▼
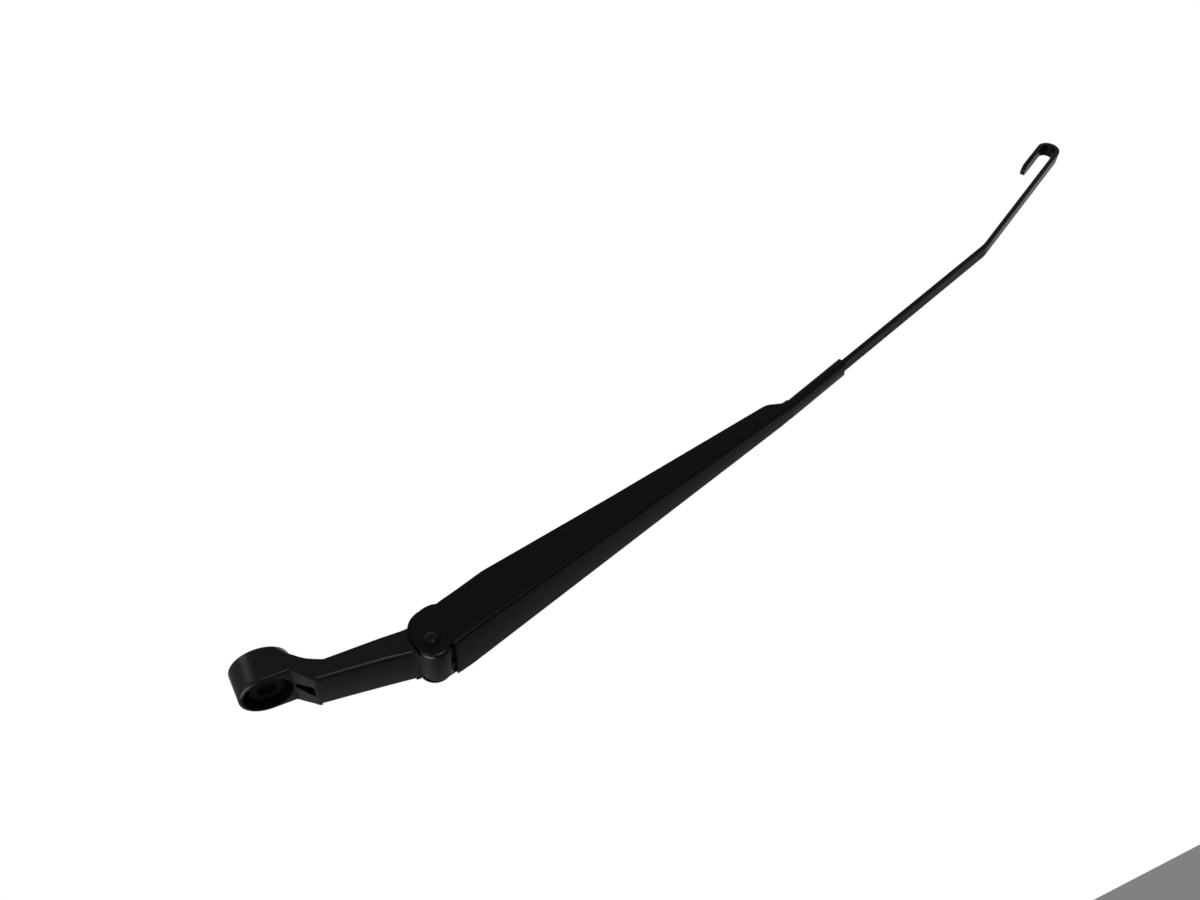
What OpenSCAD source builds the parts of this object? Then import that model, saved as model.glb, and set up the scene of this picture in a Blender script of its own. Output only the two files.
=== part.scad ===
// Hook-type wiper arm: cast mounting head, folded channel, flat rod with a J hook.
// Millimetres. Origin: the spindle axis at the nut seat. +Z points away from the
// glass, +X towards the tip, and the hinge axis lies along Y.

/* [Spindle boss] */
// Outside diameter of the boss
boss_d = 29; // [27:0.5:33]
// How much wider the boss is at its base, for the casting's draft
boss_draft = 1.6; // [0:0.1:3]
// Rounding of the boss's rim
rim_round = 1.4; // [0.5:0.1:1.6]
// Height of the boss, from its base to its rim
boss_h = 18; // [15:0.5:22]
// Depth of the nut seat below the rim
seat_depth = 3.3; // [2:0.1:4]
// Diameter of the raised nut seat
seat_d = 17.6; // [14:0.1:18]
// Depth of the cast groove around the nut seat, below the rim
groove_depth = 8; // [5:0.5:9]
// Wall between the groove and the outside of the boss
rim_wall = 2; // [1.6:0.1:3]
// Diameter of the straight bore at the nut seat
bore_d = 9.6; // [8.2:0.1:10.4]
// Length of the straight bore
bore_l = 4; // [3:0.5:5]
// Diameter of the tapered socket where the straight bore ends
socket_top_d = 10.6; // [10.4:0.1:11]
// Diameter of the tapered socket at the base of the boss
socket_mouth_d = 12.8; // [11.5:0.1:14]

/* [Head bar] */
// Distance from the spindle axis to the hinge axis
hinge_x = 80.5; // [70:0.5:95]
// Height of the hinge axis above the nut seat
hinge_z = 14.1; // [13:0.1:16]
// Where the sloping riser leaves the flat of the boss
riser_x = 13; // [12:0.5:14]
// Length of the sloping riser along the arm
riser_l = 8.3; // [7:0.1:11]
// Height of the bar's top face above the nut seat, where the riser ends
bar_top_z = 12.7; // [11:0.1:13.5]
// Height of the bar's underside above the nut seat
bar_bottom_z = 2.5; // [1.6:0.1:3.6]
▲
What you need to do |
Output all of the material, please, exactly as it stands.

Solution for this exercise |
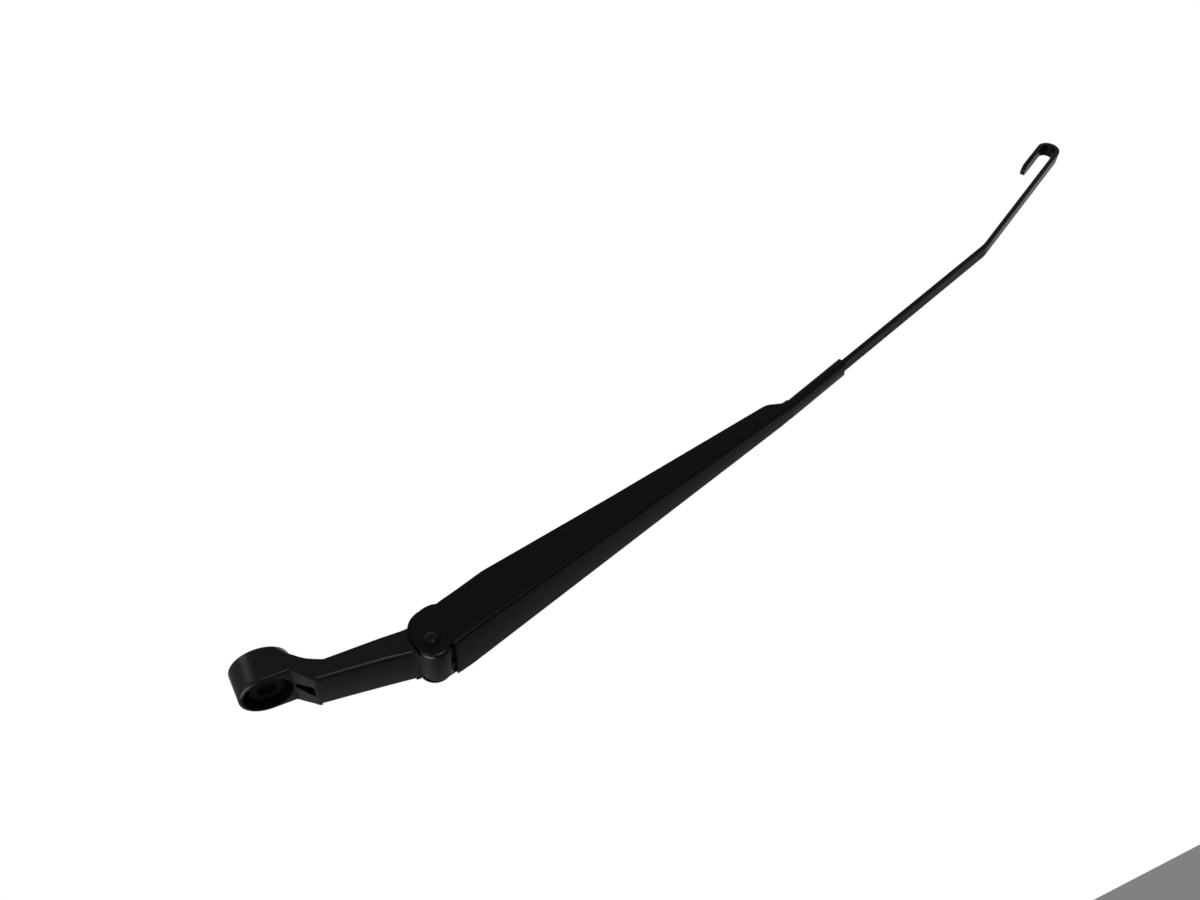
What OpenSCAD source builds the parts of this object? Then import that model, saved as model.glb, and set up the scene of this picture in a Blender script of its own. Output only the two files.
=== part.scad ===
// Hook-type wiper arm: cast mounting head, folded channel, flat rod with a J hook.
// Millimetres. Origin: the spindle axis at the nut seat. +Z points away from the
// glass, +X towards the tip, and the hinge axis lies along Y.

/* [Spindle boss] */
// Outside diameter of the boss
boss_d = 29; // [27:0.5:33]
// How much wider the boss is at its base, for the casting's draft
boss_draft = 1.6; // [0:0.1:3]
// Rounding of the boss's rim
rim_round = 1.4; // [0.5:0.1:1.6]
// Height of the boss, from its base to its rim
boss_h = 18; // [15:0.5:22]
// Depth of the nut seat below the rim
seat_depth = 3.3; // [2:0.1:4]
// Diameter of the raised nut seat
seat_d = 17.6; // [14:0.1:18]
// Depth of the cast groove around the nut seat, below the rim
groove_depth = 8; // [5:0.5:9]
// Wall between the groove and the outside of the boss
rim_wall = 2; // [1.6:0.1:3]
// Diameter of the straight bore at the nut seat
bore_d = 9.6; // [8.2:0.1:10.4]
// Length of the straight bore
bore_l = 4; // [3:0.5:5]
// Diameter of the tapered socket where the straight bore ends
socket_top_d = 10.6; // [10.4:0.1:11]
// Diameter of the tapered socket at the base of the boss
socket_mouth_d = 12.8; // [11.5:0.1:14]

/* [Head bar] */
// Distance from the spindle axis to the hinge axis
hinge_x = 80.5; // [70:0.5:95]
// Height of the hinge axis above the nut seat
hinge_z = 14.1; // [13:0.1:16]
// Where the sloping riser leaves the flat of the boss
riser_x = 13; // [12:0.5:14]
// Length of the sloping riser along the arm
riser_l = 8.3; // [7:0.1:11]
// Height of the bar's top face above the nut seat, where the riser ends
bar_top_z = 12.7; // [11:0.1:13.5]
// Height of the bar's underside above the nut seat
bar_bottom_z = 2.5; // [1.6:0.1:3.6]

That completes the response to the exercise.